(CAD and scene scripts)
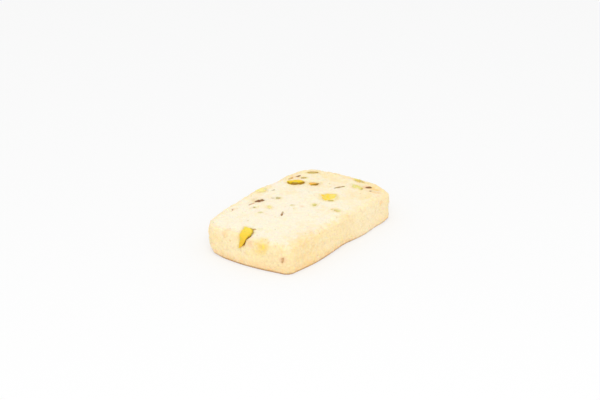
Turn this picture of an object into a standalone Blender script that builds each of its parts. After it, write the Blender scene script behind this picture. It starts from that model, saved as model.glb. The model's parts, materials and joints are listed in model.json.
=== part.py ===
"""Pistachio biscuit: one thick slice of pale shortbread, baked flat, with chopped pistachios in it.

Run it with blender --background --python part.py, or from the text editor. Metres, +Z up.
The origin is under the middle of the biscuit, in the plane that it rests on. +X runs along its
long side. The long side at -Y and the end at -X, with the pistachio that breaks its upper edge,
are the two that a viewer sees first.
"""

import math
import random
from collections import namedtuple

import bmesh
import bpy
from mathutils import Matrix, Vector, noise
from mathutils.bvhtree import BVHTree

MM = 0.001

# The slab. Its plan has four sides that bow out between four corners, no two alike.
THICKNESS = 10.0 * MM
HALF_PLAN = (28.4 * MM, 16.9 * MM)  # half the length and width, less the bows
# A corner: where its two sides would meet if it were sharp, its rounding in plan, how much
# further the foot of the wall draws in there than along the sides, how far the whole wall leans
# in from the crown to the foot, and how far the top droops.
Corner = namedtuple("Corner", "x y radius tuck lean droop")
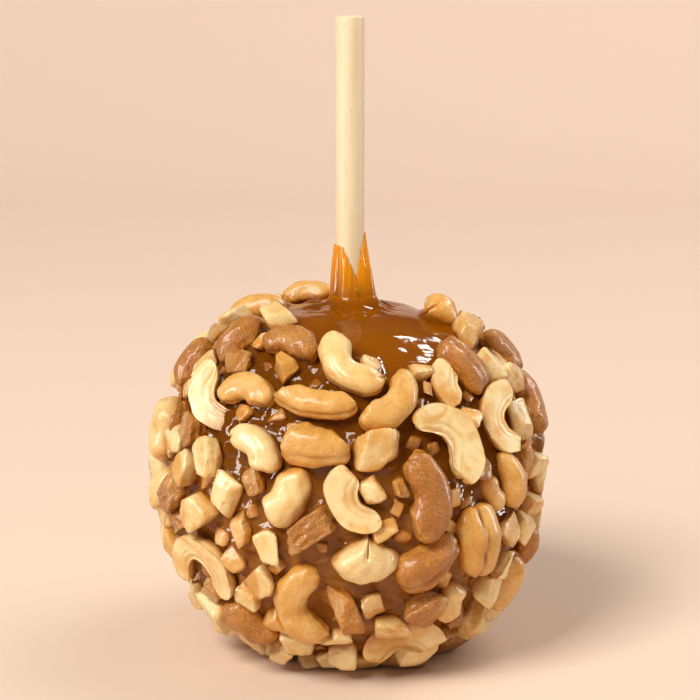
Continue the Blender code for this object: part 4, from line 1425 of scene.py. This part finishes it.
def cashew_finish(name, grain):
    """A nut's finish; grain is how rough its surface is, in metres."""
    finish = Finish(name, Coat_Weight=0.35, Coat_Roughness=0.16, IOR=1.42,
                    Subsurface_Weight=0.1, Subsurface_Radius=(1.0, 0.5, 0.2), Subsurface_Scale=0.0009)
    patches = finish.noise(0.006, 3, warp=0.6)
    fine = finish.noise(0.0009, 3, roughness=0.6)
    level = finish.look("tone") + 0.55 * (patches - 0.5) + 0.25 * (fine - 0.5)
    colour = finish.add("ShaderNodeValToRGB", {"stops": ROAST}, {"Fac": level}, "Color")
    cut = finish.look("cut")
    inside = finish.blend(finish.over(patches, 0.35, 0.7), tint("FBE6B0"), tint("EFC87E"))
    colour = finish.blend(cut * 0.85, colour, inside)
    edge = finish.look("rim") * finish.over(finish.noise(0.003, 2), 0.36, 0.56)
    colour = finish.blend(edge * 0.75, colour, tint("D8902E"))
    # Painted shade in the seam, the groove and the channel.
    colour = finish.blend(finish.look("seam") * 0.55, colour, tint("8E4A14"))
    blots = finish.over(finish.noise(0.006, 2, warp=0.5), 0.52, 0.72)
    colour = finish.blend(0.5 * blots, colour, tint("DDA04A"))
    # Low down the nut is painted golden and then dark brown: partly the real caramel glaze at its foot,
    # partly painted shade on its lower sides.
    low = finish.look("rise") + 3.0 * (finish.noise(0.004, 2) - 0.5)
    colour = finish.blend(0.7 * finish.over(low, 4.0, 1.8), colour, tint("D48C2C"))
    wet_and_shade = finish.over(low, 2.4, 0.8)
    colour = finish.blend(0.85 * wet_and_shade, colour, tint("90500A"))
    salted = finish.look("salt") * finish.over(finish.noise(0.004, 1), 0.30, 0.55)
    grains = finish.over(finish.specks(0.0004) + 0.5 * finish.noise(0.0016, 2), 0.62, 0.36)
    grains = grains * salted * (1 - wet_and_shade) * (1 - cut)
    # Dark pits painted on the salted skin: painted shade in its small pits.
    pit_shade = finish.over(finish.noise(0.0007, 2), 0.54, 0.68) * finish.look("salt") * (1 - cut)
    colour = finish.blend(0.45 * pit_shade, colour, tint("8A4C16"))
    colour = finish.blend(0.42 * grains, colour, tint("F4D8A4"))
    finish.to_shader(Base_Color=colour)
    finish.to_shader(Roughness=0.34 + 0.2 * fine - 0.26 * wet_and_shade - 0.06 * cut)
    lumps = finish.noise(0.0011, 3, roughness=0.7) * finish.look("salt")
    streaks = finish.noise(0.0005, 2)
    finish.bump(0.6 * fine + 0.6 * patches + 0.9 * grains + 4.0 * lumps + 0.5 * streaks, grain)
    return finish.material


# %% [markdown]
# ## Birch
# Birch is nearly white with a faint straight grain. Noise stretched along the stick gives the
# fibres, and short dark streaks are its pores.

# %% Birch finish


def birch_finish():
    finish = Finish("birch", Roughness=0.55, Subsurface_Weight=0.08, Subsurface_Scale=0.001)
    fibres = finish.noise(0.0006, 3, stretch=(1, 1, 0.03))
    bands = finish.noise(0.0035, 2, stretch=(1, 1, 0.12))
    pores = finish.over(finish.noise(0.0003, 1, stretch=(1, 1, 0.08)), 0.70, 0.78)
    colour = finish.blend(fibres * 0.55, tint("F3E3C4"), tint("E0C697"))
    colour = finish.blend(0.4 * finish.over(bands, 0.45, 0.7), colour, tint("E8CC98"))
    colour = finish.blend(0.35 * pores, colour, tint("B58A55"))
    finish.to_shader(Base_Color=colour)
    finish.bump(fibres - 0.8 * pores, 0.00006)
    return finish.material


print("finishes ready")

# %% [markdown]
# ## Dressing the frame
# Each piece rides on the model's one body and gets its finish, and the solids that it stands for are
# hidden.

PIECE_NODES = {
    "cashews_whole": "cashew_whole",
    "cashews_half": "cashew_half",
    "cashews_split": "cashew_split",
    "cashews_broken": "cashew_broken",
    "cashew_chunks": "cashew_chunk",
    "caramel_coat": "coated_apple",
    "birch_stick": "stick",
}
caramel = caramel_finish()
birch = birch_finish()
smooth_nut = cashew_finish("cashew_skin", 0.00013)
rough_nut = cashew_finish("cashew_cut", 0.00022)
looks = {"caramel_coat": caramel, "birch_stick": birch, "cashew_chunks": rough_nut,
         "chopped_nuts": rough_nut, "fine_chips": rough_nut, "nut_crumbs": rough_nut}
for name, piece in pieces.items():
    piece.data.materials.append(looks.get(name, smooth_nut))
    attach(piece, "root")
    start = PIECE_NODES.get(name)
    nodes = [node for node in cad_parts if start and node.startswith(start)]
    if nodes:
        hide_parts(*sorted(nodes))
    print(name, "stands for", len(nodes), "solids")

# %% [markdown]
# ## The studio
# The apple stands on a peach paper sweep that curves up behind it, so that no horizon shows. Its
# line is a floor, a quarter circle and a wall.

# %% The sweep
SWEEP_WIDE = 3.4
SWEEP_FRONT = -1.8
SWEEP_BACK = 0.9  # where the curve begins
SWEEP_CURVE = 0.6  # and its radius
SWEEP_HIGH = 0.9


def sweep_profile():
    """The sweep's line from front to back and up: a floor, a quarter circle and a wall."""
    turn = np.linspace(0, math.pi / 2, 24)
    floor_line = [(y, 0) for y in np.linspace(SWEEP_FRONT, SWEEP_BACK, 12)[:-1]]
    bend = list(zip(SWEEP_BACK + SWEEP_CURVE * np.sin(turn), SWEEP_CURVE * (1 - np.cos(turn))))
    wall = [(SWEEP_BACK + SWEEP_CURVE, z) for z in np.linspace(SWEEP_CURVE, SWEEP_HIGH, 5)[1:]]
    return np.array(floor_line + bend + wall)


line = sweep_profile()
across = np.linspace(-SWEEP_WIDE / 2, SWEEP_WIDE / 2, 12)
sheet = np.stack(np.broadcast_arrays(across[None, :], line[:, :1], line[:, 1:]), axis=-1)
row, side = np.meshgrid(np.arange(len(line) - 1), np.arange(len(across) - 1), indexing="ij")
here = row * len(across) + side
after = here + len(across)
sweep_faces = np.stack([here, here + 1, after + 1, after], axis=-1).reshape(-1, 4)
sweep = mesh_object("paper_sweep", sheet.reshape(-1, 3), sweep_faces, np.zeros((0, 3), int))
paper = Finish("peach_paper", Roughness=0.85, Specular_IOR_Level=0.0)
# The paper is painted a little darker in front, where the light is nearest, and lighter up the wall
# behind: painted shade and painted light that even out how the lights fall on it.
depth = paper.add("ShaderNodeSeparateXYZ", {}, {"Vector": paper.place()}, "Y")
ground = paper.blend(paper.noise(0.4, 2), tint("ECD4C2"), tint("EED8C7"))
paper.to_shader(Base_Color=paper.blend(paper.over(depth, -0.2, 1.6), ground, tint("F6DDCD")))
paper.bump(paper.noise(0.0012, 3), 0.00003)
sweep.data.materials.append(paper.material)

# %% [markdown]
# ## Lights and camera
# A large soft light stands high on the left in front. A larger and weaker one, high on the right
# behind, only lights what is matt, and the narrow cards are only seen in what is shiny. The room
# is bright and warm, but it mirrors darker than it lights. Aiming is the same for all of these and
# for the camera: an object's -Z axis is turned to a target.

# %% Lights, camera and the last line
CAMERA_AT = (0, -0.4709, 0.1672)
CAMERA_AIM = (0, 0, 0.0740)
CAMERA_LENS = 101.2
KEY_AT = (-0.95, -1.20, 1.55)
KEY_AIM = (0, 0, 0.05)
KEY_WIDE = 0.85
KEY_WATTS = 44
KEY_COLOUR = (1.0, 0.955, 0.87)
FILL_AT = (1.0, 0.35, 1.4)
FILL_AIM = (0.1, 0.3, 0)
FILL_WIDE = 1.2
FILL_WATTS = 13
FILL_COLOUR = (1.0, 0.96, 0.89)
# Where the cards stand, how wide and high they are, and how many watts they give.
CARDS = {
    "card_high_1": ((0.94, 0.53, 1.27), 0.13, 0.36, 4.5),
    "card_high_2": ((0.79, 0.70, 1.27), 0.13, 0.36, 4.5),
    "card_high_3": ((0.64, 0.87, 1.27), 0.13, 0.36, 4.5),
    "card_left": ((-0.50, -0.24, 0.20), 0.12, 0.40, 3.5),
    "card_right": ((0.56, 0.05, 0.20), 0.12, 0.40, 3.0),
}
CARD_AIM = (0, 0, 0.09)
CARD_COLOUR = (1.0, 0.98, 0.94)
ROOM_COLOUR = (1.0, 0.955, 0.88)
ROOM_LIGHT = 0.23
ROOM_MIRRORED = 0.10


def aimed(obj, at, target):
    """Puts an object at a place and turns its -Z axis to a target."""
    obj.location = at
    obj.rotation_euler = (Vector(target) - Vector(at)).to_track_quat("-Z", "Y").to_euler()
    bpy.context.scene.collection.objects.link(obj)
    return obj


def softbox(name, at, target, wide, high, watts, colour):
    """An area light, wide across and high upwards."""
    light = bpy.data.lights.new(name, "AREA")
    light.shape = "RECTANGLE"
    light.size = wide
    light.size_y = high
    light.energy = watts
    light.color = colour
    return aimed(bpy.data.objects.new(name, light), at, target)


softbox("key", KEY_AT, KEY_AIM, KEY_WIDE, KEY_WIDE, KEY_WATTS, KEY_COLOUR)
fill_light = softbox("fill", FILL_AT, FILL_AIM, FILL_WIDE, FILL_WIDE, FILL_WATTS, FILL_COLOUR)
fill_light.visible_glossy = False
for name, (at, wide, high, watts) in CARDS.items():
    card = softbox(name, at, CARD_AIM, wide, high, watts, CARD_COLOUR)
    card.visible_diffuse = False
world = bpy.data.worlds.new("studio")
world.use_nodes = True
bpy.context.scene.world = world
room = Tree(world.node_tree)
background = room.nodes["Background"]
mirrored = room.add("ShaderNodeLightPath", {}, {}, "Is Glossy Ray")
seen = room.add("ShaderNodeLightPath", {}, {}, "Is Camera Ray")
strength = ROOM_LIGHT + (ROOM_MIRRORED - ROOM_LIGHT) * mirrored
room.join(strength + seen * (1 - strength), background.inputs["Strength"])
# Seen past the paper's edges, the room has the paper's colour.
room.join(room.blend(seen, ROOM_COLOUR, tint("F2D2BA")), background.inputs["Color"])
bpy.context.scene.view_settings.view_transform = "Standard"

camera = bpy.data.cameras.new("camera")
camera.lens = CAMERA_LENS
camera.sensor_width = 36
camera.clip_start = 0.01
bpy.context.scene.camera = aimed(bpy.data.objects.new("camera", camera), CAMERA_AT, CAMERA_AIM)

### REQUIREMENT
Find the lines containing "materials" and list every one of them.

### THE OUTPUT
Turn this picture of an object into a standalone Blender script that builds each of its parts. After it, write the Blender scene script behind this picture. It starts from that model, saved as model.glb. The model's parts, materials and joints are listed in model.json.
    piece.data.materials.append(looks.get(name, smooth_nut))
sweep.data.materials.append(paper.material)